If $f(x)=\sin^{-1}x +\cos^{-1} x$ and $g(x)$ are identical, find $g(x)$

Question

The given answer for this question is $|\sin^{-1}x| +\cos^{-1} |x|$.

I am completed fine with the answer, but why can’t $\sin^{-1} |x| +|\cos^{-1} x|$ also be right? It seems to satisfy all the necessary conditions.

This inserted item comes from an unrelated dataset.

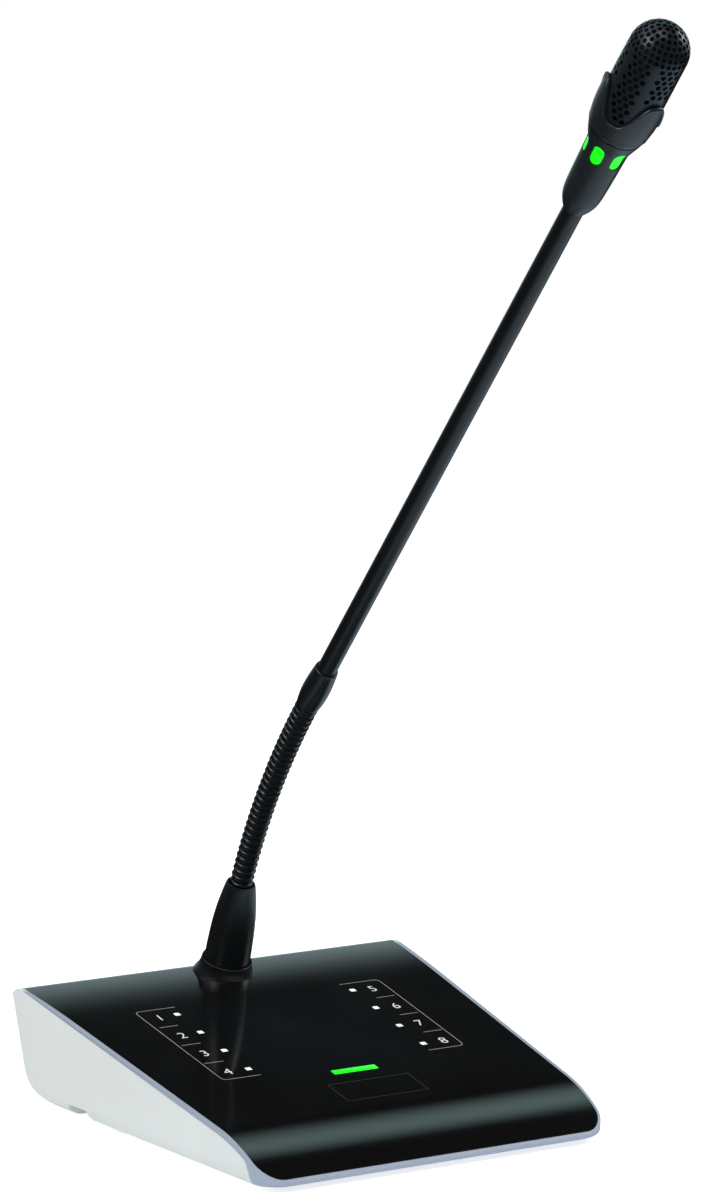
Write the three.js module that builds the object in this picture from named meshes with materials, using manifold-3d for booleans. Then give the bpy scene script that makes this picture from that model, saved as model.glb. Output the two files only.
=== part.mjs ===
// A desk paging call station: a wedge-shaped base with a touch panel, and a gooseneck microphone.
// Millimetres, +Z up. The user sits on the -Y side, and the base slopes down towards the user.
import * as THREE from 'three';
import { mergeVertices } from 'three/addons/utils/BufferGeometryUtils.js';
import Module from 'manifold-3d';

const wasm = await Module();
wasm.setup();
const degrees = THREE.MathUtils.degToRad;

// Clearances that several pieces share
const seatGap = 0.3;              // between faces that rest on each other
const slipGap = 0.2;              // round a shaft, a pin or a lens in its hole
const overrun = 6;                // how far a cutter runs past the faces that it cuts
const weldDistance = 0.0001;

// Base in plan and in profile
const baseDepth = 159.2;
const rimHalfWidth = 80;          // beside the axis of the rear roll
const sideTaper = degrees(3.7);   // each side runs in towards the front
const sideDraft = degrees(3);
const rearUndercut = degrees(13);
const panelSlope = degrees(11.7);
const panelMidHeight = 28.3;      // top of the panel over the desk, at mid depth
const rollRadius = 8;             // the panel rolls over the rear edge
const noseRadius = 63.4;          // the panel turns down towards the front lip
const noseTurn = degrees(27.6);
const lipLedge = 1.2;             // rim left showing in front of the panel
const rimWidth = 1.6;             // rim left showing beside the panel
const sideEdgeRadius = 7;         // lower edges of the tray
const sideEdgeFrontRadius = 2.2;  // to which the side edge narrows at the front
const rearEdgeRadius = 12;
const frontEdgeRadius = 1.6;
const rearCornerRadius = 2;       // corners in plan
const frontCornerRadius = 9;
const cornerGrowthShare = 0.6;    // the corners grow rounder as the lower edges turn in
const trayWall = 3;
const trayFloor = 1.8;
const trayNoseFill = 9;           // solid lip in front of the hollow
const lipFloor = 1;               // left under the front edge of the panel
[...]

What am I missing?

Answer 1

Because, for instance,$$\arcsin\left(\left|-\frac12\right|\right)+\left|\arccos\left(-\frac12\right)\right|\ne\arcsin\left(-\frac12\right)+\arccos\left(-\frac12\right),$$since $\arcsin\left(\left|-\frac12\right|\right)\ne\arcsin\left(-\frac12\right)$, whereas $\left|\arccos\left(-\frac12\right)\right|=\arccos\left(-\frac12\right)$.

Answer 2

Note that $f(x) =π/2\ \forall\ x\in[-1,1]$.

For your function $$g(x)=\begin{cases} \sin^{-1}x+\cos^{-1}x=π/2 &,x\ge 0\\ \sin^{-1}(-x)+\cos^{-1}x &,x<0 \end{cases}$$

Hence, for $x<0$, $g(x) \in\left(\frac{π}{2},\frac{3π}{2}\right]$.